GIVEN EXERCISE –
Please quote the material exactly, every line of it.

────────

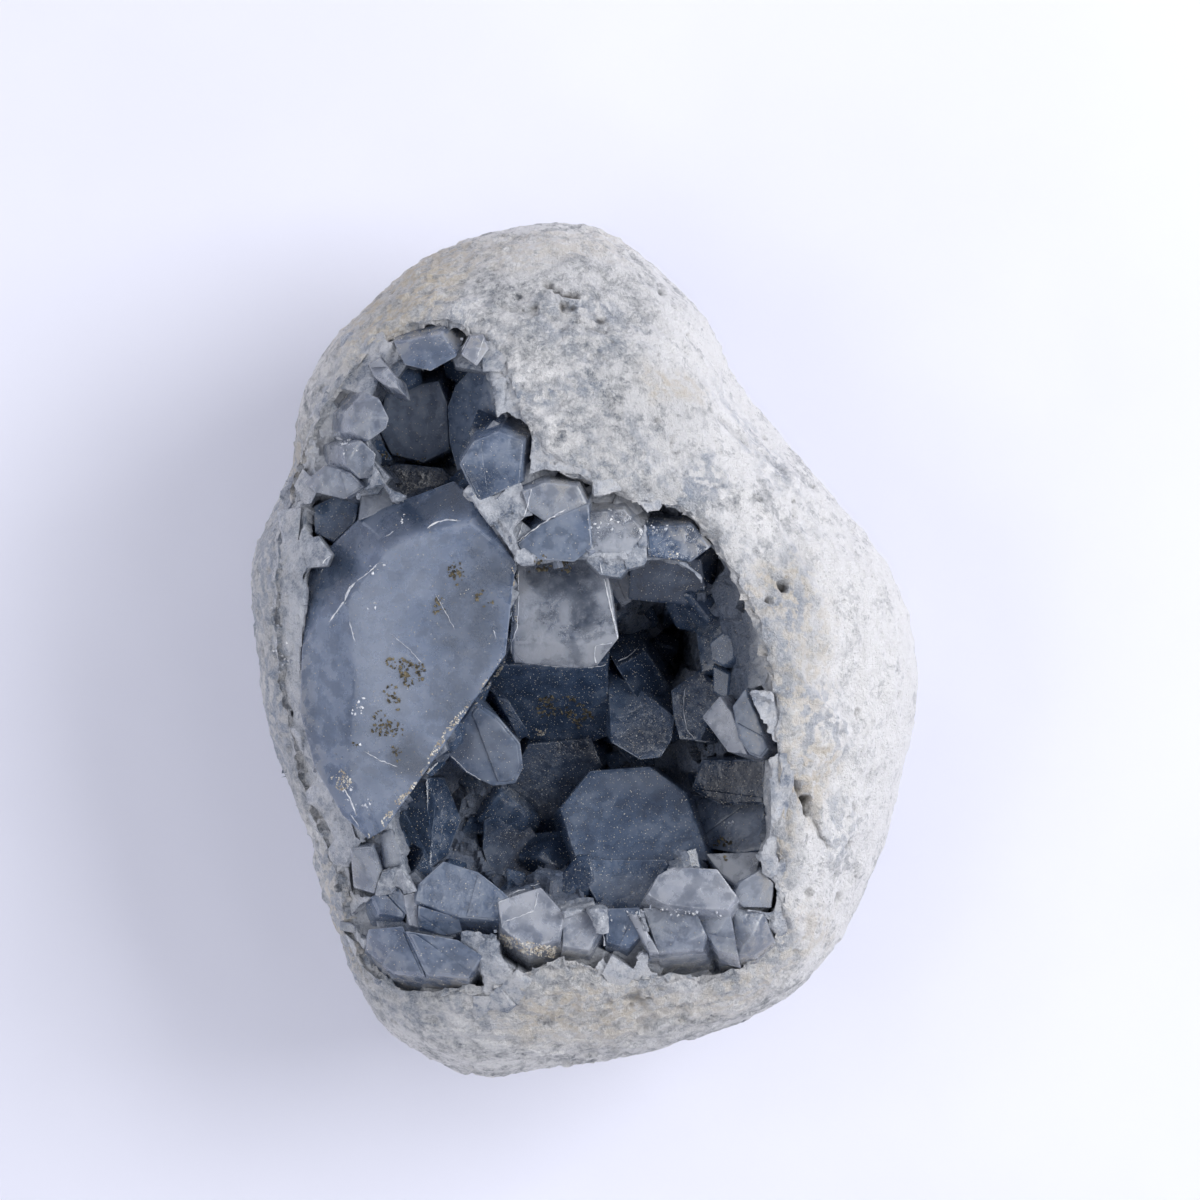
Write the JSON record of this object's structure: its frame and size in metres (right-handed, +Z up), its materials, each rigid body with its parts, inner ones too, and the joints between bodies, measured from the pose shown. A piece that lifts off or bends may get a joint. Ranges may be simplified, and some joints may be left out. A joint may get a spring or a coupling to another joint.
{
  "type": "celestite geode",
  "caption": "Rounded pale stone geode lying on a small flat spot, its upward mouth lined by one crust of blue-grey blocky crystals round an open hollow.",
  "frame": {"origin": "middle of the bounding box in plan, on the surface that the geode rests on", "axes": "+Z up out of the mouth; +Y along the geode's length, towards its narrow end; +X across it, towards the thick side of the rind"},
  "size_m": [0.0996, 0.128, 0.0718],
  "materials": {
    "rind": "rough chalky white and grey stone with blue-grey translucent patches, worn smooth outside",
    "crystal": "blue-grey translucent crystal, glossy flat faces with cloudy veils and fine brown dust"
  },
  "bodies": {
    "root": {"rind": "rind", "crystal_crust": "crystal"}
  },
  "joints": []
}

────────

RESPONSE BELOW –
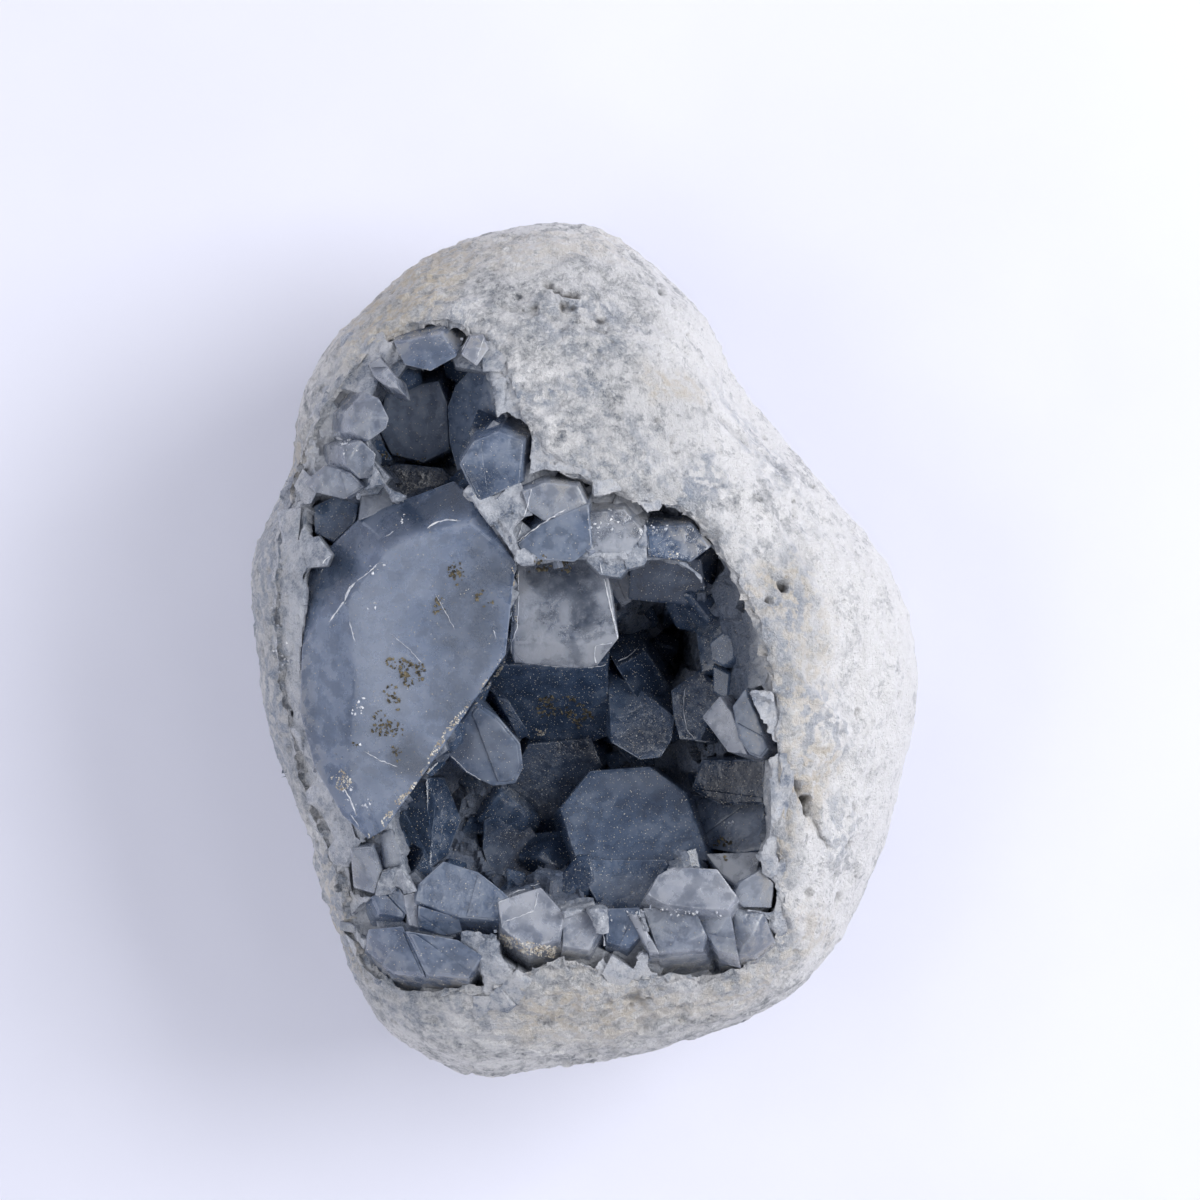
Write the JSON record of this object's structure: its frame and size in metres (right-handed, +Z up), its materials, each rigid body with its parts, inner ones too, and the joints between bodies, measured from the pose shown. A piece that lifts off or bends may get a joint. Ranges may be simplified, and some joints may be left out. A joint may get a spring or a coupling to another joint.
{
  "type": "celestite geode",
  "caption": "Rounded pale stone geode lying on a small flat spot, its upward mouth lined by one crust of blue-grey blocky crystals round an open hollow.",
  "frame": {"origin": "middle of the bounding box in plan, on the surface that the geode rests on", "axes": "+Z up out of the mouth; +Y along the geode's length, towards its narrow end; +X across it, towards the thick side of the rind"},
  "size_m": [0.0996, 0.128, 0.0718],
  "materials": {
    "rind": "rough chalky white and grey stone with blue-grey translucent patches, worn smooth outside",
    "crystal": "blue-grey translucent crystal, glossy flat faces with cloudy veils and fine brown dust"
  },
  "bodies": {
    "root": {"rind": "rind", "crystal_crust": "crystal"}
  },
  "joints": []
}